### WHAT TO DO
Return, exactly as written, the run of lines that begins at the line containing "Write part 2 of" and ends at the line containing "FOOTREST_HALF = 268 * MM". Nothing outside that run belongs in the answer.

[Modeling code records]
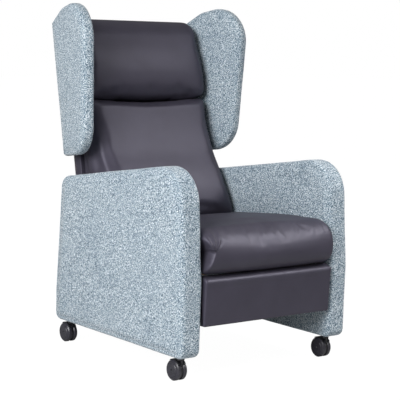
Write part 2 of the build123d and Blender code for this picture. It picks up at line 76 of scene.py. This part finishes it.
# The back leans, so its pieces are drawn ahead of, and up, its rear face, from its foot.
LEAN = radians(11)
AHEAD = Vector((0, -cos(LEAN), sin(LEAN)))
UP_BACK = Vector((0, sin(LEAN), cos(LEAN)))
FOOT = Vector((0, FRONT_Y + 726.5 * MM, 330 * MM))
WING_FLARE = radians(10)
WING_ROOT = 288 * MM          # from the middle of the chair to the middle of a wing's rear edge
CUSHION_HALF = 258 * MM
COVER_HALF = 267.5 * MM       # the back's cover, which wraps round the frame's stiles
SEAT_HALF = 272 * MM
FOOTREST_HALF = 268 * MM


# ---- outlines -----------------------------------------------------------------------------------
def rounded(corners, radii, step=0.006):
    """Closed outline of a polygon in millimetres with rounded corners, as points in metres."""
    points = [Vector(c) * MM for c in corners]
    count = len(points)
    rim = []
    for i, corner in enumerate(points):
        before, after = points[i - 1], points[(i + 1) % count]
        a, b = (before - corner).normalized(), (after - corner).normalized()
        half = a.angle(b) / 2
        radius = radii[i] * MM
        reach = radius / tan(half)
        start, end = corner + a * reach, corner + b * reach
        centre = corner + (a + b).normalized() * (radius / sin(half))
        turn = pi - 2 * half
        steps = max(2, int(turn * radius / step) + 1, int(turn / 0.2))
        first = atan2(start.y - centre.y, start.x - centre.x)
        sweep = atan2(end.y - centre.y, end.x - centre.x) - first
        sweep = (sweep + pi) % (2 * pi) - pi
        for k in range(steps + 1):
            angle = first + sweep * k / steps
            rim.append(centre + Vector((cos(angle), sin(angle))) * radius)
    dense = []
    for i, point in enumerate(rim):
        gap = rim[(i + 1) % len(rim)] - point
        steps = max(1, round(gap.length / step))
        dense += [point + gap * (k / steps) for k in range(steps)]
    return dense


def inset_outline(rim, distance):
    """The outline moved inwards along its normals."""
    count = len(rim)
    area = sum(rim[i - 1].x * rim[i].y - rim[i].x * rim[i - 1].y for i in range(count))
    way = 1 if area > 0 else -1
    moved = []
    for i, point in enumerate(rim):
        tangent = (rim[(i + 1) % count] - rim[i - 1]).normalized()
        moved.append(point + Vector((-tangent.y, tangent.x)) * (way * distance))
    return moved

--

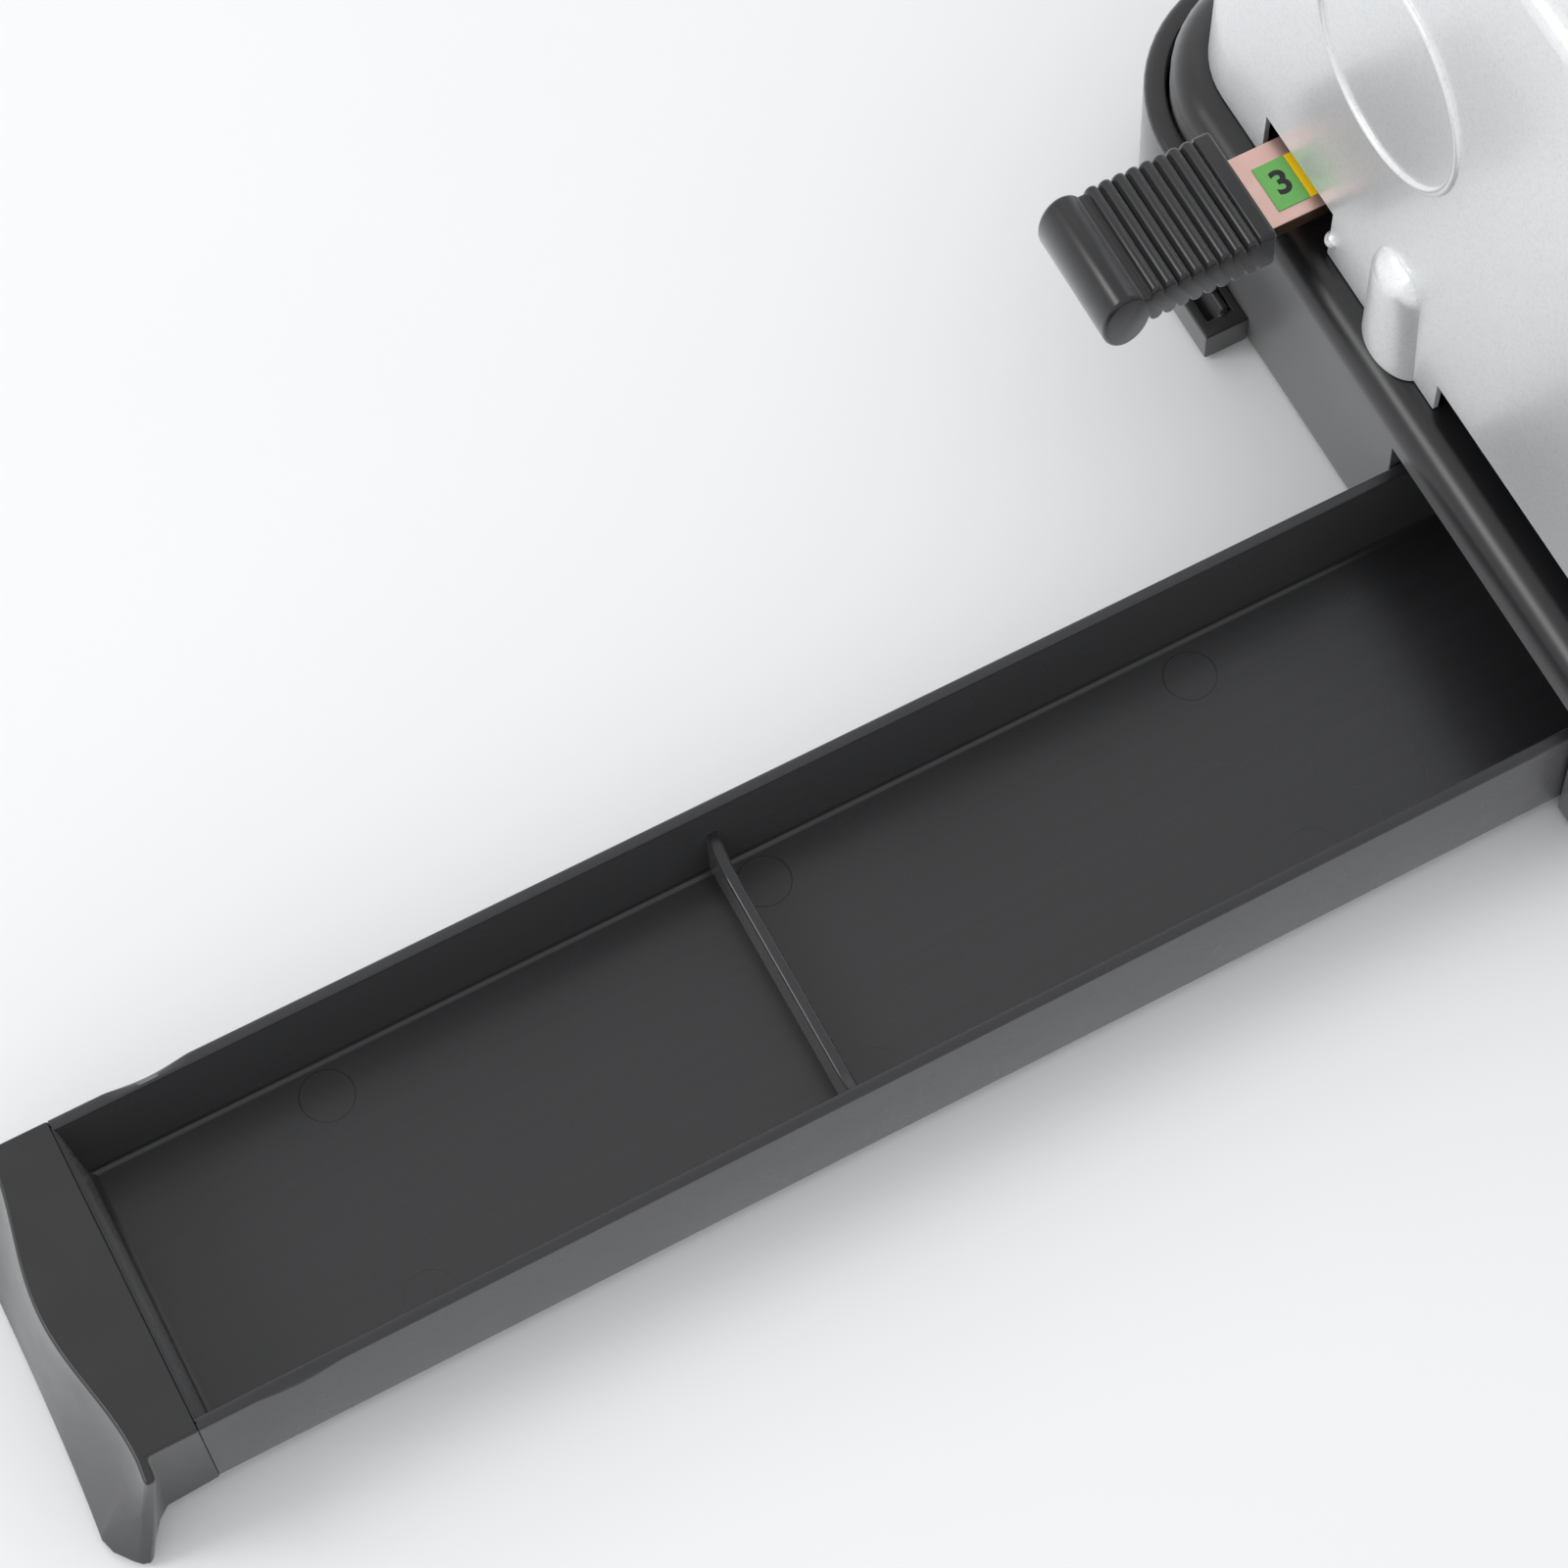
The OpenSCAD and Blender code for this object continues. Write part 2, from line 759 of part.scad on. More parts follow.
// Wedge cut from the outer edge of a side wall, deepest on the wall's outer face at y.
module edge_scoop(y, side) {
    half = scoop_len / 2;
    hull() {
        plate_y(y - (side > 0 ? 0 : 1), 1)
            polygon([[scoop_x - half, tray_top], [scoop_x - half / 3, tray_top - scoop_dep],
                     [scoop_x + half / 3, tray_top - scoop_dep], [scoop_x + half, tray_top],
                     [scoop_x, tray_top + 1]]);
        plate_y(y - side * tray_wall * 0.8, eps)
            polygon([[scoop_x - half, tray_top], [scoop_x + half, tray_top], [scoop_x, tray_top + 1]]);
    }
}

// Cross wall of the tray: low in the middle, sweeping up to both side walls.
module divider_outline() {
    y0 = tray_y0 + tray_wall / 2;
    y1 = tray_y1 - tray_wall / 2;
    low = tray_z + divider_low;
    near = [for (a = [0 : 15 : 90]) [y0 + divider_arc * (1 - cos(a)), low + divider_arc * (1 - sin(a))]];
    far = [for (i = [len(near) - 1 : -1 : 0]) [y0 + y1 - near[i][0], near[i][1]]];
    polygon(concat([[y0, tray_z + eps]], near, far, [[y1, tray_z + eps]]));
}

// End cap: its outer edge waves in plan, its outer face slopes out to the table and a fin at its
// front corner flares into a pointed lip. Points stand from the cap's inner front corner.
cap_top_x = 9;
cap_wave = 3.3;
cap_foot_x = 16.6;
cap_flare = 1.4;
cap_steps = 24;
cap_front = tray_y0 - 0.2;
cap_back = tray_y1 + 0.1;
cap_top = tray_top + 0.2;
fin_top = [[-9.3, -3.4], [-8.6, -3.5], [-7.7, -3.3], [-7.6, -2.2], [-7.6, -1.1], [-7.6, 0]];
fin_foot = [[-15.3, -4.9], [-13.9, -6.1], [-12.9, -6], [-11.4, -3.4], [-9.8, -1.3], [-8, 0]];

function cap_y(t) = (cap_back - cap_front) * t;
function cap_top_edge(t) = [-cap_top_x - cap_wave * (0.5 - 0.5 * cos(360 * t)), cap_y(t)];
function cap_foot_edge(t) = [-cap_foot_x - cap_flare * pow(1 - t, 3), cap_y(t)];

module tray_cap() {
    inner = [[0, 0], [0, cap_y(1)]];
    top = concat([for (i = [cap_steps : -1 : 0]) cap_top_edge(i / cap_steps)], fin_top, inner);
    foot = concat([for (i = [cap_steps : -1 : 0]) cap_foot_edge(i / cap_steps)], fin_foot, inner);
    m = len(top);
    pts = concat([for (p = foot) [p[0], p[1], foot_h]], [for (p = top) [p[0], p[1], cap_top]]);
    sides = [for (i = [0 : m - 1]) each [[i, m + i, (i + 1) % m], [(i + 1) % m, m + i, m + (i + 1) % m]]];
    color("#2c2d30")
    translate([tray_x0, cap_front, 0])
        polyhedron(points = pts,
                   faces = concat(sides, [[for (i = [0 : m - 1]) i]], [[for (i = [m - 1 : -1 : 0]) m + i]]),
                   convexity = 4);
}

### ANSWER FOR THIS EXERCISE
Write part 2 of the build123d and Blender code for this picture. It picks up at line 76 of scene.py. This part finishes it.
# The back leans, so its pieces are drawn ahead of, and up, its rear face, from its foot.
LEAN = radians(11)
AHEAD = Vector((0, -cos(LEAN), sin(LEAN)))
UP_BACK = Vector((0, sin(LEAN), cos(LEAN)))
FOOT = Vector((0, FRONT_Y + 726.5 * MM, 330 * MM))
WING_FLARE = radians(10)
WING_ROOT = 288 * MM          # from the middle of the chair to the middle of a wing's rear edge
CUSHION_HALF = 258 * MM
COVER_HALF = 267.5 * MM       # the back's cover, which wraps round the frame's stiles
SEAT_HALF = 272 * MM
FOOTREST_HALF = 268 * MM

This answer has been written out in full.